Both agreed that their partnership was successful because they were always able to be upfront with each other.
"It works because we're honest with each other,” said Charrington. “We challenge each other and sometimes we fall out. It's a really important part of a creative relationship to be able to be honest."
Earlier, the day kicked off with the Global Keynote session, moderated by Music Week editor Mark Sutherland, where a high profile team of execs debated the future of the music biz.
BBC Radio 1 controller Ben Cooper featured prominently, flying the flag for radio’s continued necessity in the face of burgeoning streaming stats.
“Streaming is insular,” he said. “For radio it’s about the zeitgeist, the community. Give us the artist, we'll put a great presenter next to the artist, and do creative things with the artist and the audience.”
Cooper noted the book industry’s revival despite the threat from Kindles and said many music fans were still unlikely to subscribe to a streaming service.
“How much more can streaming go up?” he asked. “There will be a couple of years of growth and then it will level off. There will be people who want new music and will get it from their radio."
But Allison Kaye, president of SB Projects, which manages Justin Bieber and Ariana Grande, said some old school gatekeepers were under threat.
“Message to awards shows and radio,” she said, in a thinly-veiled reference to Grande’s row with the Grammys. “You will have to appeal to artists and they will dictate what they want to do.”
Kaye also noted that streaming had changed the game for many artists and, that while Grande’s label had initially been reluctant to release her all-conquering Thank U, Next album so soon after Sweetener, they could now see how effective the strategy was.
“People's attention span is short, so you have to keep feeding the beast,” she said. “You have to really put the time in with fans day-by-day and that's what labels usually don't want to pay for it. You have to go on the ground, meet fans, and engage with fans. You have to keep doing that. Ariana is on Twitter day and night talking to fans and fans know it’s her, not someone doing it for her.”
The globalisation of the music industry was also a key topic, with Tarsame Mittal, founder of Indian management group All About Music, QYou CEO Curt Marvis and AWAL CEO Lonny Olinick noting the lack of international borders for hit records.
“It is really easy to put a song into the world but you need marketing muscle to promote it,” said Mittal. “There is no language barrier any more. We don't speak Spanish in India but Despacito was a huge hit.”

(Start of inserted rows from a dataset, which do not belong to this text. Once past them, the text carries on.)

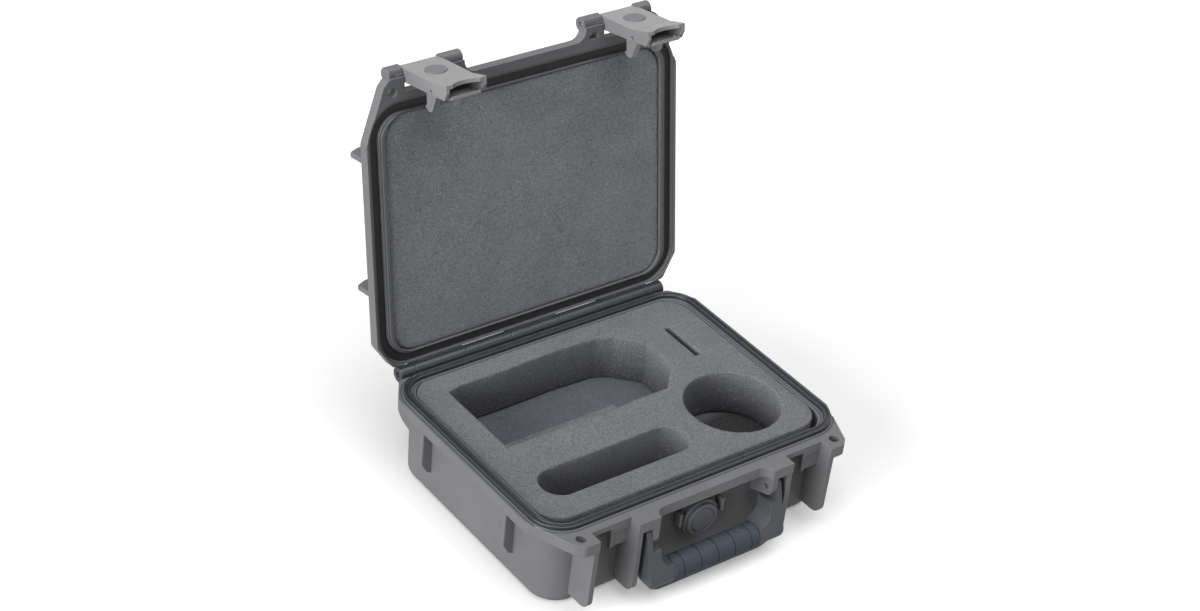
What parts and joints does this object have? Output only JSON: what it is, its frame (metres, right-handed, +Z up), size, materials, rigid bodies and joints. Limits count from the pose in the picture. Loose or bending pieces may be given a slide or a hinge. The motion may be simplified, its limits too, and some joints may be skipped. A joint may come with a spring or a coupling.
{
  "type": "audio recorder case",
  "caption": "Closed-box moulded carrying case with a hinged lid, trigger latches, fold-down handle and cut foam for a hand-held audio recorder.",
  "frame": {"origin": "centre of the flat underside of the base", "axes": "+X right, -Y front where the handle and latches are, +Y the hinge side, +Z up; the lid stands open on its stop"},
  "size_m": [0.2692, 0.2956, 0.309],
  "materials": {
    "shell": "fine moulded texture",
    "latch": "satin",
    "disc": "satin",
    "handle": "satin",
    "grip": "soft satin",
    "seal": "satin",
    "foam": "open-cell foam",
    "foam_floor": "open-cell foam",
    "valve": "satin",
    "membrane": "matte",
    "steel": "plain"
  },
  "bodies": {
    "base": {"base_shell": "shell", "hinge_pin": "steel", "base_foam": "foam", "foam_floor": "foam_floor", "pocket_riser": "foam_floor", "valve_body": "valve", "valve_membrane": "membrane", "valve_oring": "seal", "valve_cap": "valve", "valve_nut": "valve", "handle_pins": "steel"},
    "lid": {"lid_shell": "shell", "lid_gasket": "seal", "lid_foam": "foam", "latch_pins": "steel"},
    "latch_left": {"latch_left": "latch", "latch_disc_left": "disc", "trigger_pin_left": "steel", "trigger_spring_left": "steel"},
    "latch_right": {"latch_right": "latch", "latch_disc_right": "disc", "trigger_pin_right": "steel", "trigger_spring_right": "steel"},
    "trigger_left": {"trigger_left": "latch"},
    "trigger_right": {"trigger_right": "latch"},
    "handle": {"handle_frame": "handle", "handle_grip": "grip"}
  },
  "joints": [
    {"name": "lid_hinge", "type": "hinge", "parent": "base", "child": "lid", "pos_m": [0, 0.1065, 0.07115], "axis": [1, 0, 0], "range_deg": [0, 100]},
    {"name": "latch_left_pivot", "type": "hinge", "parent": "lid", "child": "latch_left", "pos_m": [-0.0852, 0.15301, 0.29203], "axis": [-1, 0, 0], "range_deg": [0, 85]},
    {"name": "latch_right_pivot", "type": "hinge", "parent": "lid", "child": "latch_right", "pos_m": [0.0852, 0.15301, 0.29203], "axis": [-1, 0, 0], "range_deg": [0, 85]},
    {"name": "trigger_left_press", "type": "hinge", "parent": "latch_left", "child": "trigger_left", "pos_m": [-0.0852, 0.11349, 0.29595], "axis": [-1, 0, 0], "range_deg": [0, 14], "stiffness_Nm_per_rad": 0.06, "springref_deg": -11.46},
    {"name": "trigger_right_press", "type": "hinge", "parent": "latch_right", "child": "trigger_right", "pos_m": [0.0852, 0.11349, 0.29595], "axis": [-1, 0, 0], "range_deg": [0, 14], "stiffness_Nm_per_rad": 0.06, "springref_deg": -11.46},
    {"name": "handle_hinge", "type": "hinge", "parent": "base", "child": "handle", "pos_m": [0, -0.1098, 0.0534], "axis": [-1, 0, 0], "range_deg": [0, 85]}
  ]
}
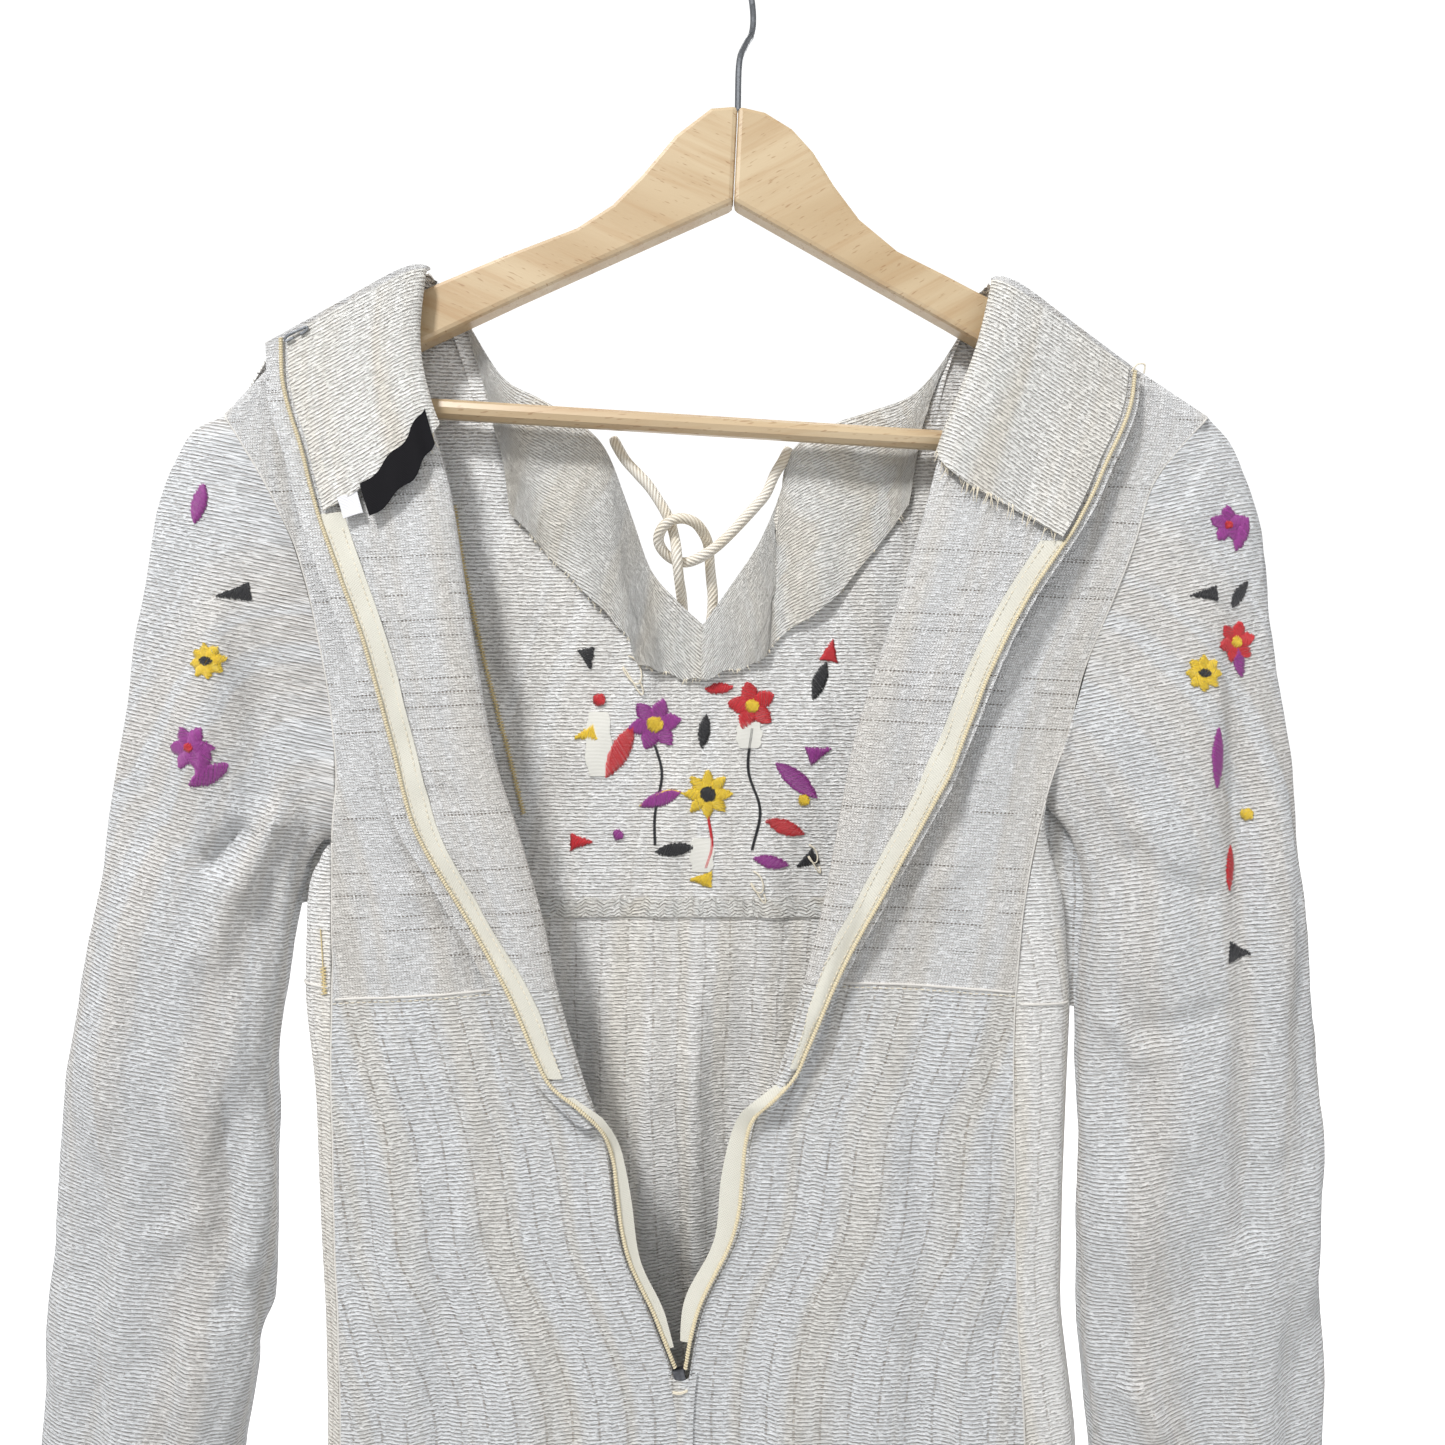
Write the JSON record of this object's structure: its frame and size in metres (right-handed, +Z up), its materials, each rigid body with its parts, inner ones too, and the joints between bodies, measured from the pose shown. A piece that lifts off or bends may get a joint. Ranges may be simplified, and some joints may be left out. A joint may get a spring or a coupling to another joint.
{
  "type": "tunic shirt on a hanger",
  "caption": "Long-sleeved handwoven cotton tunic, seen from the back with its zip open and turned out, on a wooden hanger with a trouser bar and a steel hook.",
  "frame": {"origin": "the point of the steel hook that hangs on a rail, inside the top of its bend", "axes": "+Z up, X across the shoulders, +Y from the back, which shows, to the front"},
  "size_m": [0.6247, 0.0614, 0.9173],
  "materials": {
    "cloth": "slubby handwoven cotton",
    "tape": "woven zip tape",
    "coil": "nylon coil",
    "slider_metal": "dark worn zinc",
    "label": "woven damask, bare",
    "size_tab": "printed satin tape, bare",
    "wood": "clear lacquered beech",
    "hook_steel": "zinc plated wire"
  },
  "bodies": {
    "root": {"front_yoke": "cloth", "front_skirt": "cloth", "back_yoke_left": "cloth", "back_yoke_right": "cloth", "back_skirt_left": "cloth", "back_skirt_right": "cloth", "sleeve_left": "cloth", "sleeve_right": "cloth", "front_neck_facing": "cloth", "back_neck_facing_left": "cloth", "back_neck_facing_right": "cloth", "front_seam_allowance": "cloth", "tie_left": "cloth", "tie_right": "cloth", "zip_tape_left": "tape", "zip_tape_right": "tape", "zip_coil_left": "coil", "zip_coil_right": "coil", "neck_eye": "coil", "zip_slider": "slider_metal", "neck_hook": "slider_metal", "neck_label": "label", "size_tab": "size_tab", "hanger_arm_left": "wood", "hanger_arm_right": "wood", "hanger_bar": "wood", "hanger_hook": "hook_steel"},
    "pull_tab": {"zip_pull": "slider_metal"}
  },
  "joints": [
    {"name": "pull_tab_swing", "type": "hinge", "parent": "root", "child": "pull_tab", "pos_m": [-0.0273, -0.0104, -0.672], "axis": [1, 0, 0], "range_deg": [0, 80]}
  ]
}
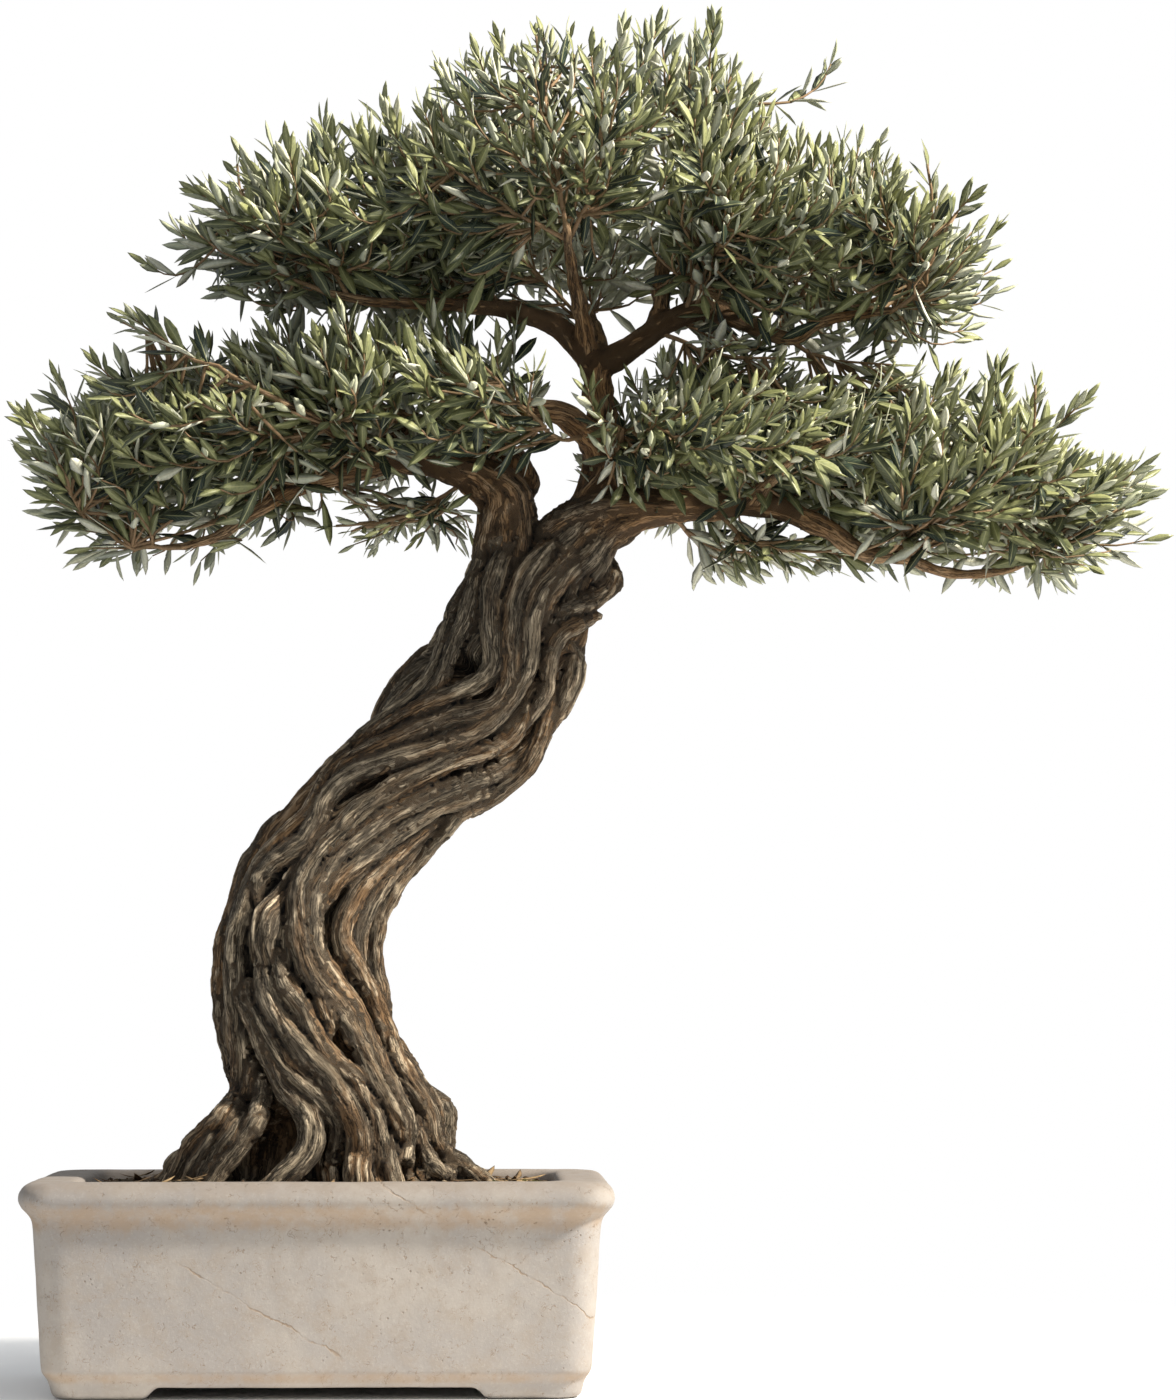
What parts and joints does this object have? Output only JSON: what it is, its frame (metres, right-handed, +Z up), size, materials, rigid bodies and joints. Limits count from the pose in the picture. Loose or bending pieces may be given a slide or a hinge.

“Today you can be global from day one,” said Olinick. “I see opportunities for artists to go beyond their own territory that were not possible before. I see artists who don't break in their own market but break elsewhere. We always think global, but you have to be careful. We try to find the best opportunity and spread from there.”
Another Radio 1 exec, head of music Chris Price, featured in the Marketing Forum, saying he wanted to make the network “the most artist-friendly radio station in the world”, and citing his Brit List initiative as proof. "When you commit to three songs [on the playlist], you establish a different relationship with artists, you are entering a conversation," he said.
Meanwhile, panels focusing on A&R and songwriting showed the changing face of artist development.
“There is no lightning in a bottle,” said songwriter & producer Billy Man. “Every artist development process is a long process.”
That makes breaking albums harder, but Sony/ATV SVP and co-head of West Coast A&R Jennifer Knoepfle said she hoped the LP would survive.
"I'd miss the album if it went away,” she said. “Albums allow artists to stamp a moment in time that you can't get from just releasing single after single."
Atlantic’s president of A&R Pete Ganbarg agreed, saying his label’s stability meant they could place “long bets” on artists such as Twenty One Pilots.
“They were huge in Columbus, Ohio, when we signed them,” he said. “But no one outside of the town knew who they were. So we decided to throw away the clock.”
Even so, records themselves get made a lot quicker these days. Producer Steve Fitzmaurice recalled taking eight-to-nine months to make singles such as Crazy and Kiss From A Rose by Seal.
“We once spent three days choosing a snare sound,” he said. “That doesn’t happen anymore!”